More mussel dishes please

The South Coast is fast gaining a reputation as being the Australian Oyster Coast through marketing and an initiative so establish a collective of growers and market the uniqueness of the South Coast product and value add to it with an Oyster Trail for visitors to the coast. The initiative has seen a marked increase in the attention the local oyster industry has achieved with the value adds of pop-up cafes and kayak tours. Most often overlooked on this coast however are the delectable mussels from Eden that are grown there and then dispatched to all corners of the globe, often by-passing our own local cafes and restaurants. Mussels take a talent to be able to prepare and present them in such a way that they retain the full essence of the sea and retain the softness of bite. Most often they are overcooked and muscular and, whilst still attached in the shell, a challenge for many unfamiliar with the ways of using a half shell as a dexterous and effective scoop for both the meat and the sauce.
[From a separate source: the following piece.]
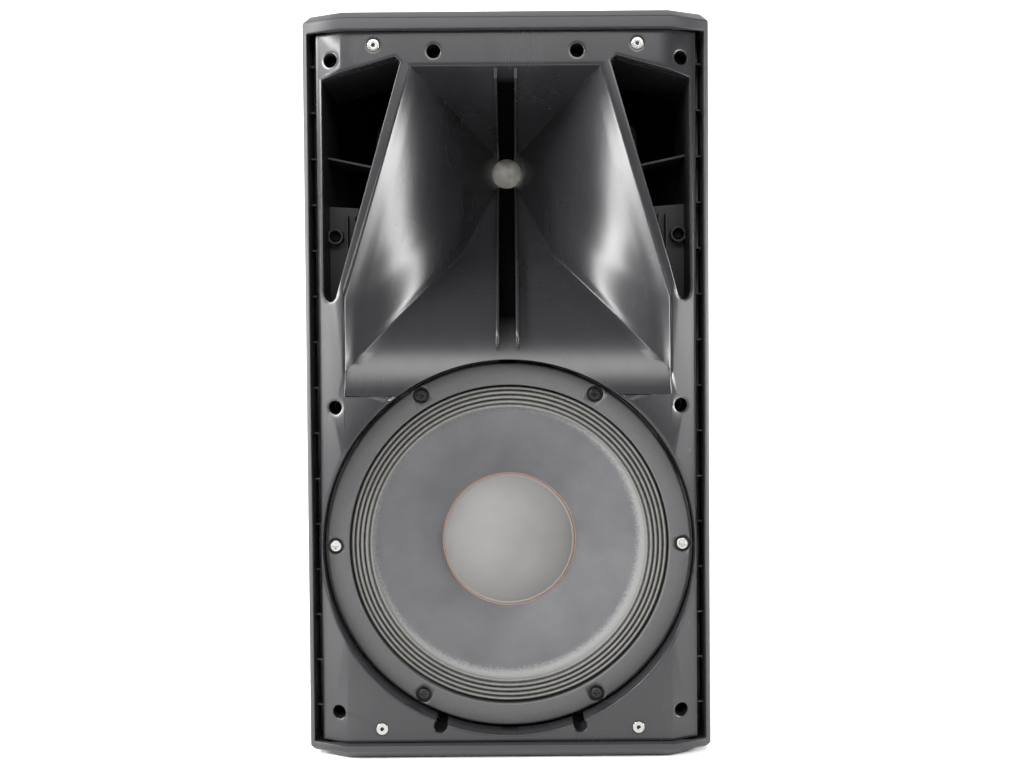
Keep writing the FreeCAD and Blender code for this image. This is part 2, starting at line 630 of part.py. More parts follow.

Yes, there HAS to be sauce, a long simmering, reducing, rich sauce. This time of year where the air is developing a European chill it begins to feel like a Spring day in Barcelona. A perfect dish to be served on such a day in an open garden under a big blue sky might look like this:

Above: Eden mussels as served by Blue Earth, Bodalla: Catalan style mussels simmered in a tomato, caper, olive, orange and basil sauce served with fresh rocket and garlic bread.